Through no fault of their own, children in Gaza have never known a life without airstrikes and military incursions. The constant trauma means that – back in 2022 – four out of five children in Gaza lived with depression, grief and fear. Now, with Gaza in ruins, every single child in the strip has been robbed of a childhood. But that doesn’t give journalists like Kasie Hunt the right to pretend they’re not children.
Jerry Seinfeld, who dated a 17-year-old when he was 38, thinks the world is too woke
It would be unfair to suggest that privileged white children aren’t sometimes adultified as well. They are – normally, when some creepy dude wants to date them. Which leads me to Jerry Seinfeld, who is currently in the news moaning that comedy is dead because of the “extreme left and PC crap and people worrying so much about offending other people”. Unfortunately for Seinfeld, his crusade against woke has revived the memory that he used to date a high-schooler. Seinfeld once told People magazine it was fine because the girl in question “is a person, not an age”.
Cher, 77, says she only dates younger men because men her age are ‘all dead’
Speaking of age gaps, Cher is currently dating a 38-year-old. This is partly, she says, because her male peers are deceased. Which isn’t entirely true: they’re running the US government.
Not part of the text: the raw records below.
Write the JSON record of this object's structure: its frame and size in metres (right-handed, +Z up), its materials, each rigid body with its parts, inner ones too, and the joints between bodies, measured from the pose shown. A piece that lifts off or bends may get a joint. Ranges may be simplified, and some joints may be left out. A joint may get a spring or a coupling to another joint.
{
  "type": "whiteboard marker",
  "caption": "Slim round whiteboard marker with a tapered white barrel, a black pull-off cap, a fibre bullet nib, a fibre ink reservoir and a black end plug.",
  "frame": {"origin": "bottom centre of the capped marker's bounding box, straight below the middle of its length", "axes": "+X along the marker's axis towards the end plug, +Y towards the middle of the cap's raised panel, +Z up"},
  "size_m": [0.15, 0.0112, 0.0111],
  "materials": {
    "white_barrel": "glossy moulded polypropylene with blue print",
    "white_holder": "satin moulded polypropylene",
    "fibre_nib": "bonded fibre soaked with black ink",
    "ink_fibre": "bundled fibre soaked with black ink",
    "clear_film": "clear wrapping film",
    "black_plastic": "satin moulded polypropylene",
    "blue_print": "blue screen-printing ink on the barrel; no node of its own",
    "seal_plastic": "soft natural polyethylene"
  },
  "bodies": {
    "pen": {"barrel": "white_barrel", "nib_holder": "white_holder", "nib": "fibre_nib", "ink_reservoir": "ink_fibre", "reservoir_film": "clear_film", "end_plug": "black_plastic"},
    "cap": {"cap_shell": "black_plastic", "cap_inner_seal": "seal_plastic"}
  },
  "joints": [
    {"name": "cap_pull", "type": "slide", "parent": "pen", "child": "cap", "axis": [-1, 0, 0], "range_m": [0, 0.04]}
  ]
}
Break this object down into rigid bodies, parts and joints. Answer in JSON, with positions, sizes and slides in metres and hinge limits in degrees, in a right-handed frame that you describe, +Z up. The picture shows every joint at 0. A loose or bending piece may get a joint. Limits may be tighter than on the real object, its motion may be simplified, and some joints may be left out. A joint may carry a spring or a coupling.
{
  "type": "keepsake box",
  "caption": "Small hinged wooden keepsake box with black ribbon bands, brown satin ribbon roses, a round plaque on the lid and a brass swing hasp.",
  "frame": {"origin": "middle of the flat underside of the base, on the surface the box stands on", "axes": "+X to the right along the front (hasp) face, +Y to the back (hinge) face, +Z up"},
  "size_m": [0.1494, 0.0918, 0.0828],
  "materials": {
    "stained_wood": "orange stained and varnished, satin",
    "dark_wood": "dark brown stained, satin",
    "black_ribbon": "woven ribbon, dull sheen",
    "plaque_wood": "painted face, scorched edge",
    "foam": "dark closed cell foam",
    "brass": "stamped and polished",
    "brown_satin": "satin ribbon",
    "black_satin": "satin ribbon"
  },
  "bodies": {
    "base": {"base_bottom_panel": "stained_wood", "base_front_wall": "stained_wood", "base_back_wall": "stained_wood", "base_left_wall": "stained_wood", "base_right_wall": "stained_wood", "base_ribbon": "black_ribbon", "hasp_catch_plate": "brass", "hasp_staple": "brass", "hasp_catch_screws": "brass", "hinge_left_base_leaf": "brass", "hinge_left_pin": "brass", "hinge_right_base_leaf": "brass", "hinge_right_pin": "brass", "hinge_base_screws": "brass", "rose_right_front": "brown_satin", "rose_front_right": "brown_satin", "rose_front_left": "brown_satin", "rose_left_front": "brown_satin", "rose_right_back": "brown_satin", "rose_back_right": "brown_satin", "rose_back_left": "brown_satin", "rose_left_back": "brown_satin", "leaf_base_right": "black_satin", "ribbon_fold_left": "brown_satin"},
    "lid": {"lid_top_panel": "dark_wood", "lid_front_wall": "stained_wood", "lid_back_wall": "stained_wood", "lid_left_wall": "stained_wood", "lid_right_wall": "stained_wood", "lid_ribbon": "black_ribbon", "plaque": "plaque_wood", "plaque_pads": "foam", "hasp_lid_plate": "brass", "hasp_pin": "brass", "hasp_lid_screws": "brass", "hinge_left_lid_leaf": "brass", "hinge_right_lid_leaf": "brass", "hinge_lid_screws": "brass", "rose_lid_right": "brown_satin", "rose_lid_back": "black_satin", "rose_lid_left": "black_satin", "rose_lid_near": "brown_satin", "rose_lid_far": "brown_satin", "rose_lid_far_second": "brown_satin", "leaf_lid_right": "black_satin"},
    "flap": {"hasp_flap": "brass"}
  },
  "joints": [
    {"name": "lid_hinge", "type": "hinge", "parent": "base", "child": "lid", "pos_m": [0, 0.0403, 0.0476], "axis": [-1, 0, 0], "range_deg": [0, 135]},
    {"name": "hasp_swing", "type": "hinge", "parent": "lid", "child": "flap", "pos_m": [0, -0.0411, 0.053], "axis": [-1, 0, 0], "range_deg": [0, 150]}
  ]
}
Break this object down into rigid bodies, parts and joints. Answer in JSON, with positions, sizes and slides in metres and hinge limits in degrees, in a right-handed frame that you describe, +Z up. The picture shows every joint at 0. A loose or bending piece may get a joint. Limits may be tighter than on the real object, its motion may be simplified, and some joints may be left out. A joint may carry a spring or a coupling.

Denmark to allow abortions up to 18 weeks
Previously, abortions were legal up to 12 weeks. That limit was set in 1973, because “at that time all abortions were performed surgically, and at that time an abortion after the 12th week entailed a greater risk of complications”, the health ministry has said. “After 50 years, it is time for the abortion rules to keep up with the times.” Tell that to America, please.
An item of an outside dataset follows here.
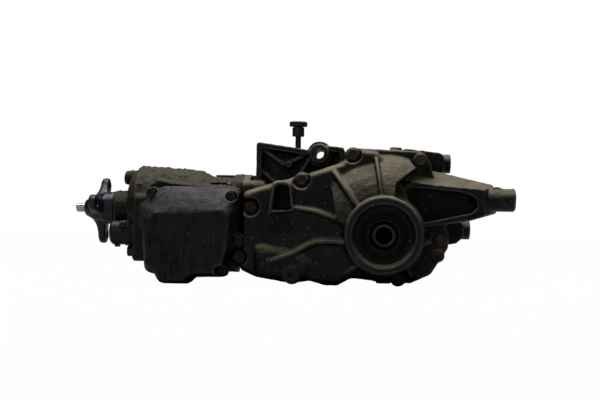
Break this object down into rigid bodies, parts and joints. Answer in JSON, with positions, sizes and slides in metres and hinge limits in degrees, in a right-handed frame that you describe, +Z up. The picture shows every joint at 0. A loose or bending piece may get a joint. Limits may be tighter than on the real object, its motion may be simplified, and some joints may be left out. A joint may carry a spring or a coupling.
{
  "type": "rear differential",
  "caption": "Rear final drive with hypoid gears and bevel differential, an electrically controlled clutch coupling at its front, a three-arm input flange and mounting lugs.",
  "frame": {"origin": "below the middle of the whole object, at the height of its lowest points; the axis of the two output shafts is at X 122 mm, Z 66 mm and the input axis is 31 mm higher", "axes": "+X to the rear of the car, away from the input flange; +Z up; -Y is the side with the control unit and the open output boss shown in the picture"},
  "size_m": [0.586, 0.21, 0.2175],
  "materials": {
    "housing_casting": "as-cast aluminium, dusty and stained with oil",
    "coupling_casting": "as-cast aluminium under dry road dust",
    "unit_casting": "die-cast aluminium lid, weathered",
    "rusty_bolt_steel": "zinc gone, brown rust",
    "screw_steel": "dark coated steel",
    "motor_can_steel": "drawn steel can, dull",
    "flange_steel": "forged steel, machined hub",
    "machined_steel": "turned or ground",
    "gear_steel": "case-hardened, oiled",
    "bearing_steel": "ground",
    "plate_steel": "stamped steel in oil",
    "sleeve_steel": "drawn tube, light rust",
    "case_iron": "cast, machined seats",
    "piston_aluminium": "turned",
    "seal_rubber": "black, oily",
    "black_plastic": "moulded, black"
  },
  "bodies": {
    "housing": {"carrier_housing": "housing_casting", "side_cover": "housing_casting", "coupling_housing": "coupling_casting", "control_unit": "unit_casting", "control_unit_screws": "screw_steel", "cover_bolts": "rusty_bolt_steel", "coupling_bolts": "rusty_bolt_steel", "sump_bolt": "rusty_bolt_steel", "pump_motor": "motor_can_steel", "pump_motor_screws": "screw_steel", "harness_guide": "black_plastic", "oil_plug": "screw_steel", "breather_stem": "black_plastic", "output_seal_near": "seal_rubber", "output_seal_far": "seal_rubber", "input_seal": "seal_rubber", "input_bearing_outer": "bearing_steel", "pinion_head_cup": "bearing_steel", "pinion_tail_cup": "bearing_steel", "bearing_cup_near": "bearing_steel", "bearing_cup_far": "bearing_steel", "lug_sleeve_upper": "sleeve_steel", "lug_sleeve_lower": "sleeve_steel"},
    "input": {"input_flange": "flange_steel", "dust_shield": "flange_steel", "input_shaft": "machined_steel", "clutch_drum": "plate_steel", "outer_plates": "plate_steel", "pressure_plate": "plate_steel", "input_bearing_inner": "bearing_steel"},
    "crown": {"differential_case": "case_iron", "ring_gear": "gear_steel", "ring_gear_bolts": "machined_steel", "cross_pin": "machined_steel", "bearing_cone_near": "bearing_steel", "bearing_cone_far": "bearing_steel"},
    "pinion": {"pinion_shaft": "gear_steel", "pinion_nut": "machined_steel", "clutch_hub": "machined_steel", "inner_plates": "plate_steel", "pinion_head_cone": "bearing_steel", "pinion_tail_cone": "bearing_steel"},
    "side_near": {"side_gear_near": "gear_steel"},
    "side_far": {"side_gear_far": "gear_steel"},
    "planet_top": {"planet_upper": "gear_steel"},
    "planet_bottom": {"planet_lower": "gear_steel"},
    "piston": {"clutch_piston": "piston_aluminium"},
    "pump": {"pump_rotor": "machined_steel"},
    "cap": {"breather_cap": "black_plastic"}
  },
  "joints": [
    {"name": "input_spin", "type": "hinge", "parent": "housing", "child": "input", "pos_m": [-0.258, 0, 0.097], "axis": [1, 0, 0], "continuous": true},
    {"name": "crown_spin", "type": "hinge", "parent": "housing", "child": "crown", "pos_m": [0.122, 0, 0.066], "axis": [0, 1, 0], "continuous": true},
    {"name": "pinion_spin", "type": "hinge", "parent": "housing", "child": "pinion", "pos_m": [0.022, 0, 0.097], "axis": [1, 0, 0], "continuous": true},
    {"name": "side_near_spin", "type": "hinge", "parent": "crown", "child": "side_near", "pos_m": [0.122, -0.02, 0.066], "axis": [0, 1, 0], "continuous": true},
    {"name": "side_far_spin", "type": "hinge", "parent": "crown", "child": "side_far", "pos_m": [0.122, 0.02, 0.066], "axis": [0, 1, 0], "continuous": true},
    {"name": "planet_top_spin", "type": "hinge", "parent": "crown", "child": "planet_top", "pos_m": [0.122, 0, 0.086], "axis": [0, 0, 1], "continuous": true},
    {"name": "planet_bottom_spin", "type": "hinge", "parent": "crown", "child": "planet_bottom", "pos_m": [0.122, 0, 0.046], "axis": [0, 0, 1], "continuous": true},
    {"name": "piston_slide", "type": "slide", "parent": "housing", "child": "piston", "axis": [-1, 0, 0], "range_m": [0, 0.0012], "stiffness_N_per_m": 3000},
    {"name": "pump_spin", "type": "hinge", "parent": "housing", "child": "pump", "pos_m": [-0.218, -0.025, 0.0644], "axis": [1, 0, 0], "continuous": true},
    {"name": "breather_lift", "type": "slide", "parent": "housing", "child": "cap", "axis": [0, 0, 1], "range_m": [0, 0.001]}
  ],
  "couplings": [
    {"joint": "pinion_spin", "follows": "crown_spin", "ratio": 1.5882},
    {"joint": "side_far_spin", "follows": "side_near_spin", "ratio": -1},
    {"joint": "planet_top_spin", "follows": "side_near_spin", "ratio": 1.6},
    {"joint": "planet_bottom_spin", "follows": "side_near_spin", "ratio": -1.6}
  ]
}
Perimenopausal women have a 40% higher risk of depression
That’s according to an analysis of data involving more than 9,000 women around the world.
Saudi Arabia activist sentenced to 11 years in prison for ‘support’ of women’s rights
“With this sentence the Saudi authorities have exposed the hollowness of their much-touted women’s rights reforms in recent years and demonstrated their chilling commitment to silencing peaceful dissent,” said Amnesty International’s campaigner on Saudi Arabia.
Women would prefer to be alone in the woods with a bear rather than a man
This is according to a somewhat unscientific online poll on TikTok, which has resulted in heated discussion.
The week in pawtriarchy
Researchers have documented an orangutan successfully treating a wound with a medicinal herb – a first for wild animals. It’s a fascinating reminder of how intelligent the critically endangered creatures are.
• This article was amended on 4 May 2024 to clarify that CNN anchor Kasie Hunt corrected the mistake about Hind Rajab being a woman and said that she had misspoken.